Free speech: South Park vs. Islam

Comedy Central caved in to threats made against creators Trey Parker and Matt Stone on an Islamist website and altered an episode of South Park by removing references to the Prophet Mohammed.

This might be “the lowest point in the history of American TV,” said Margaret Wente in the Toronto Globe and Mail. After veiled threats were published on a U.S. Islamist website, the cable network Comedy Central last week altered an episode of South Park to remove references to the Prophet Mohammed, and is now refusing to rebroadcast the episode—ever. The threats against creators Trey Parker and Matt Stone actually came in response to the previous week’s episode, which had poked fun at the Islamic prohibition against depicting the Prophet. Mohammed was shown hiding inside a giant bear costume, with a character explaining, “We cannot risk violence from the people!” With no evident sense of irony, said David Harsanyi in The Denver Post, the humorless Islamists at RevolutionMuslim.com warned that Parker and Stone had “outright insulted’’ the Prophet and might pay for it with their lives. Instead of standing up for free speech, the appeasers at “Cowardly Central” caved in.
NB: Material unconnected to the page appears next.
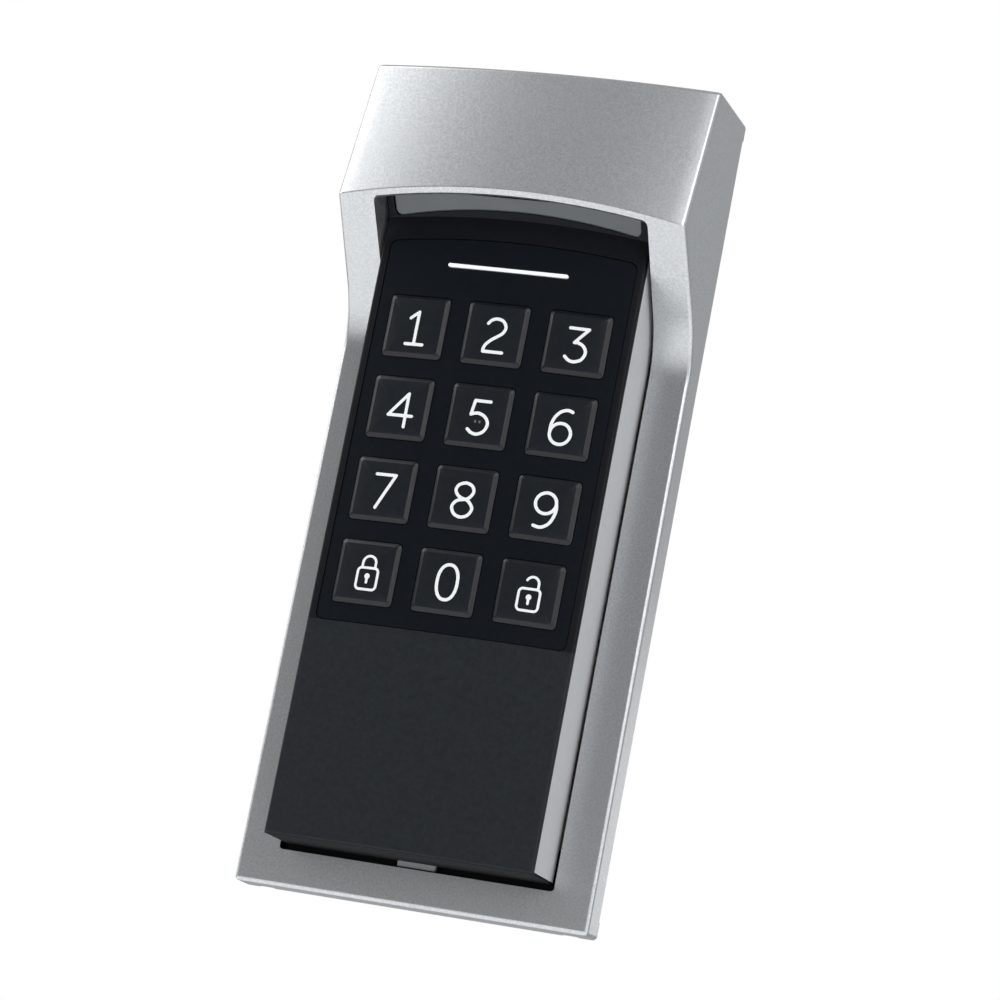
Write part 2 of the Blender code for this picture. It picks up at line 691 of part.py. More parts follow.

We’ve seen this kind of cowardice before, said Ross Douthat in The New York Times. The West’s cultural institutions have been “cowering before the threat of Islamist violence” ever since the murder of filmmaker Theo van Gogh in 2004. But the South Park case is “particularly illuminating.” In the show’s 14 years on the air, “there’s no icon South Park hasn’t trampled” with its signature blend of toilet humor and blasphemous nastiness: from the Virgin Mary profusely menstruating to the Buddha snorting cocaine and Jesus Christ downloading Internet porn. Yet only references to Mohammed get censored. Through threats of violent retaliation, it seems, Islam has carved out the unique right not to be insulted.